What is asked :: Please print the full listing exactly.

--------------------------------

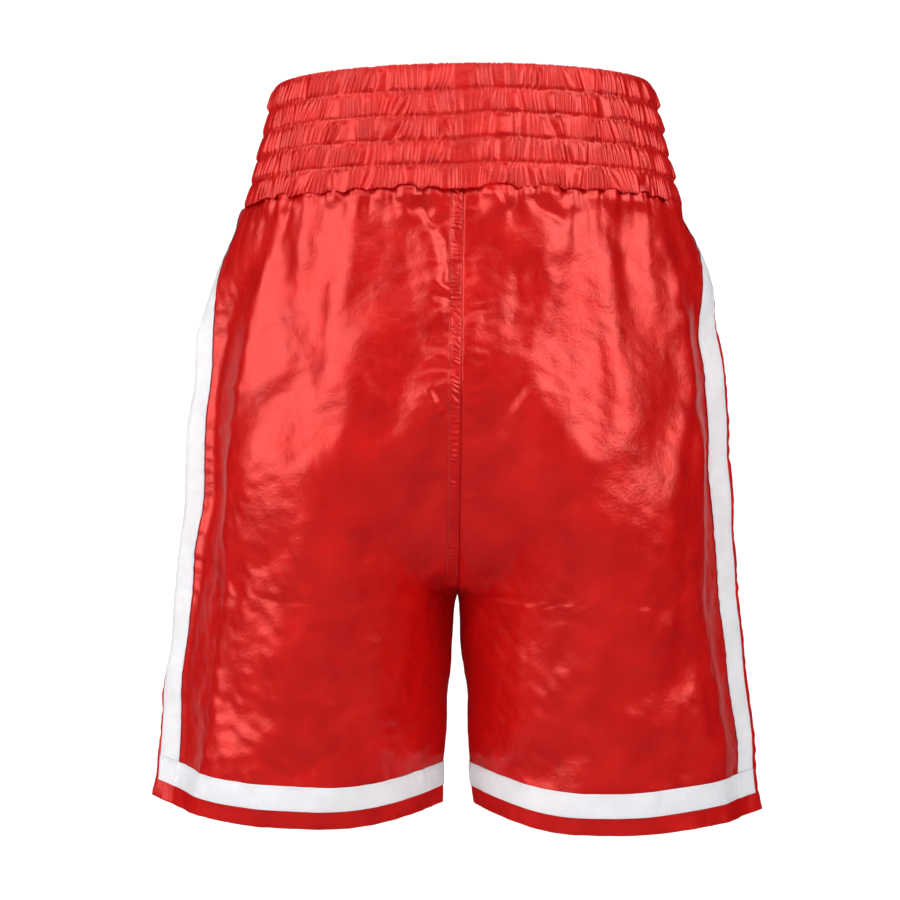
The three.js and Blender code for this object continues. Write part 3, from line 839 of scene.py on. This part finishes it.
def satin(name, deep, bright, roughness, metallic, anisotropic, glint=(1, 1, 1, 1)):
    """Shiny satin: long floats of yarn down the cloth, fine uneven yarns and faint creases."""
    finish = Finish(name)
    even = finish.cloth_places((1, 1, 1))
    yarns = finish.noise(finish.cloth_places((5200, 160, 1)), detail=2)
    streaks = finish.noise(finish.cloth_places((900, 22, 1)), detail=3)
    clouds = finish.noise(even, scale=34, detail=3, roughness=0.55)
    creases = finish.noise(even, scale=120, detail=4, roughness=0.6)
    wrinkles = finish.noise(even, scale=420, detail=3, roughness=0.6)
    tint = (clouds - 0.5) * 1.1 + (streaks - 0.5) * 0.2 + 0.5
    grit = finish.noise(even, scale=1100, detail=2)
    height = yarns * 0.008 + streaks * 0.008 + clouds * 0.75 + creases * 0.75
    height += wrinkles * 0.38 + grit * 0.09
    return finish.set(
        Base_Color=finish.mix(tint, deep, bright),
        Metallic=metallic,
        Roughness=(streaks - 0.5) * 0.06 + (clouds - 0.5) * 0.14 + roughness,
        Specular_IOR_Level=0.58,
        Specular_Tint=glint,
        Anisotropic=anisotropic,
        Normal=finish.bump(height, 1.0 * MM, 0.55),
    )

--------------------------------

Task result ::
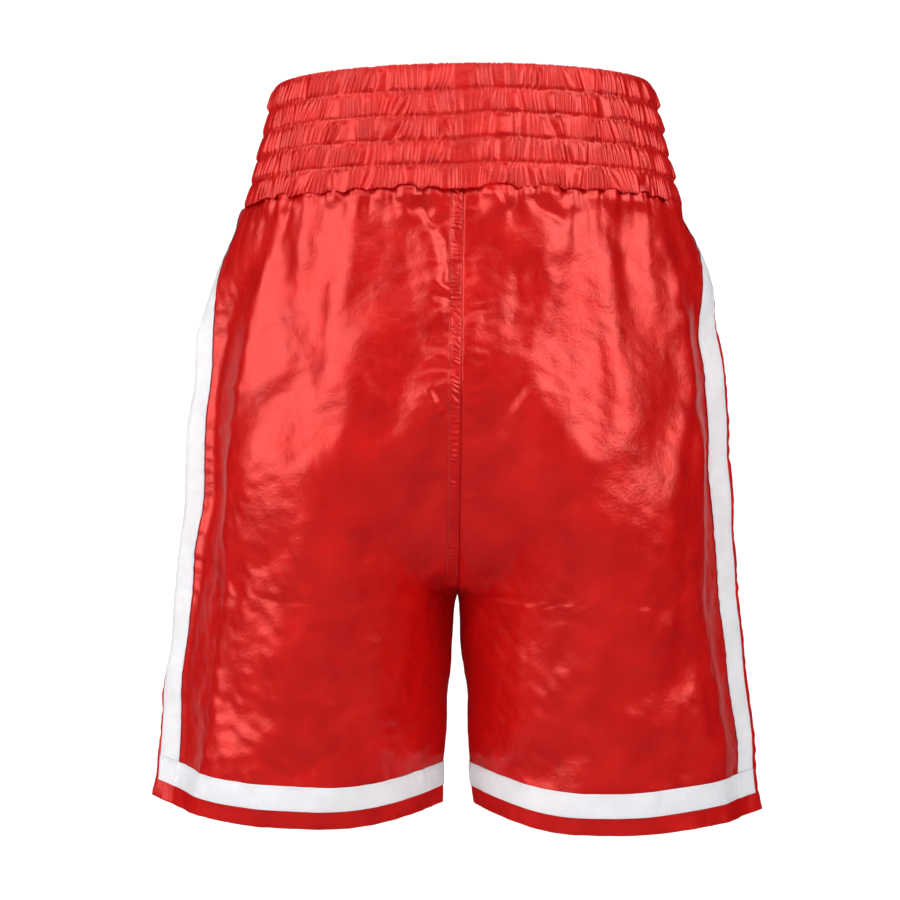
The three.js and Blender code for this object continues. Write part 3, from line 839 of scene.py on. This part finishes it.
def satin(name, deep, bright, roughness, metallic, anisotropic, glint=(1, 1, 1, 1)):
    """Shiny satin: long floats of yarn down the cloth, fine uneven yarns and faint creases."""
    finish = Finish(name)
    even = finish.cloth_places((1, 1, 1))
    yarns = finish.noise(finish.cloth_places((5200, 160, 1)), detail=2)
    streaks = finish.noise(finish.cloth_places((900, 22, 1)), detail=3)
    clouds = finish.noise(even, scale=34, detail=3, roughness=0.55)
    creases = finish.noise(even, scale=120, detail=4, roughness=0.6)
    wrinkles = finish.noise(even, scale=420, detail=3, roughness=0.6)
    tint = (clouds - 0.5) * 1.1 + (streaks - 0.5) * 0.2 + 0.5
    grit = finish.noise(even, scale=1100, detail=2)
    height = yarns * 0.008 + streaks * 0.008 + clouds * 0.75 + creases * 0.75
    height += wrinkles * 0.38 + grit * 0.09
    return finish.set(
        Base_Color=finish.mix(tint, deep, bright),
        Metallic=metallic,
        Roughness=(streaks - 0.5) * 0.06 + (clouds - 0.5) * 0.14 + roughness,
        Specular_IOR_Level=0.58,
        Specular_Tint=glint,
        Anisotropic=anisotropic,
        Normal=finish.bump(height, 1.0 * MM, 0.55),
    )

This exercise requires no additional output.